The first step in turning nodes and links into usable building blocks is to understand how to connect them in such a way that bits can be transmitted from one node to the other. As mentioned in the preceding section, signals propagate over physical links. The task, therefore, is to encode the binary data that the source node wants to send into the signals that the links are able to carry and then to decode the signal back into the corresponding binary data at the receiving node. We ignore the details of modulation and assume we are working with two discrete signals: high and low. In practice, these signals might correspond to two different voltages on a copper-based link or two different power levels on an optical link.

Most of the functions discussed in this chapter are performed by a
*network adaptor*—a piece of hardware that connects a node to a link.
The network adaptor contains a signalling component that actually
encodes bits into signals at the sending node and decodes signals into
bits at the receiving node. Thus, as illustrated in
Figure 1, signals travel over a link between two
signalling components, and bits flow between network adaptors.

Let's return to the problem of encoding bits onto signals. The obvious
thing to do is to map the data value 1 onto the high signal and the data
value 0 onto the low signal. This is exactly the mapping used by an
encoding scheme called, cryptically enough, *non-return to zero* (NRZ).
For example, Figure 2 schematically depicts the
NRZ-encoded signal (bottom) that corresponds to the transmission of a
particular sequence of bits (top).

The problem with NRZ is that a sequence of several consecutive 1s means
that the signal stays high on the link for an extended period of time;
similarly, several consecutive 0s means that the signal stays low for a
long time. There are two fundamental problems caused by long strings of
1s or 0s. The first is that it leads to a situation known as *baseline
wander*. Specifically, the receiver keeps an average of the signal it
has seen so far and then uses this average to distinguish between low
and high signals. Whenever the signal is significantly lower than this
average, the receiver concludes that it has just seen a 0; likewise, a
signal that is significantly higher than the average is interpreted to
be a 1. The problem, of course, is that too many consecutive 1s or 0s
cause this average to change, making it more difficult to detect a
significant change in the signal.

The second problem is that frequent transitions from high to low and
*vice versa* are necessary to enable *clock recovery*. Intuitively, the
clock recovery problem is that both the encoding and decoding
processes are driven by a clock—every clock cycle the sender transmits
a bit and the receiver recovers a bit. The sender's and the receiver's
clocks have to be precisely synchronized in order for the receiver to
recover the same bits the sender transmits. If the receiver's clock is
even slightly faster or slower than the sender's clock, then it does not
correctly decode the signal. You could imagine sending the clock to the
receiver over a separate wire, but this is typically avoided because it
makes the cost of cabling twice as high. So, instead, the receiver
derives the clock from the received signal—the clock recovery process.
Whenever the signal changes, such as on a transition from 1 to 0 or from
0 to 1, then the receiver knows it is at a clock cycle boundary, and it
can resynchronize itself. However, a long period of time without such a
transition leads to clock drift. Thus, clock recovery depends on having
lots of transitions in the signal, no matter what data is being sent.

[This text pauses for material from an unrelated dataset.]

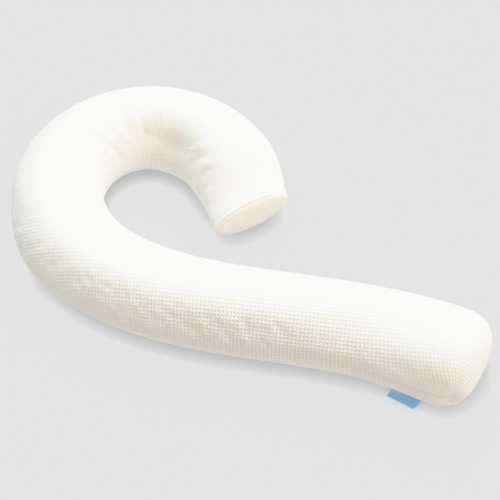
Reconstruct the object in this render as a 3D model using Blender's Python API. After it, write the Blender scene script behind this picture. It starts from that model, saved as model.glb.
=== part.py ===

One approach that addresses this problem, called *non-return to zero
inverted* (NRZI), has the sender make a transition from the current
signal to encode a 1 and stay at the current signal to encode a 0. This
solves the problem of consecutive 1s, but obviously does nothing for
consecutive 0s. NRZI is illustrated in Figure 3. An
alternative, called *Manchester encoding*, does a more
explicit job of merging the clock with the signal by transmitting the
exclusive OR of the NRZ-encoded data and the clock. (Think of the
local clock as an internal signal that alternates from low to high; a
low/high pair is considered one clock cycle.) The Manchester encoding
is also illustrated in Figure 3. Observe that
the Manchester encoding results in 0 being encoded as a low-to-high
transition and 1 being encoded as a high-to-low transition. Because
both 0s and 1s result in a transition to the signal, the clock can be
effectively recovered at the receiver. (There is also a variant of the
Manchester encoding, called *Differential Manchester*, in which a 1 is
encoded with the first half of the signal equal to the last half of
the previous bit's signal and a 0 is encoded with the first half of
the signal opposite to the last half of the previous bit's signal.)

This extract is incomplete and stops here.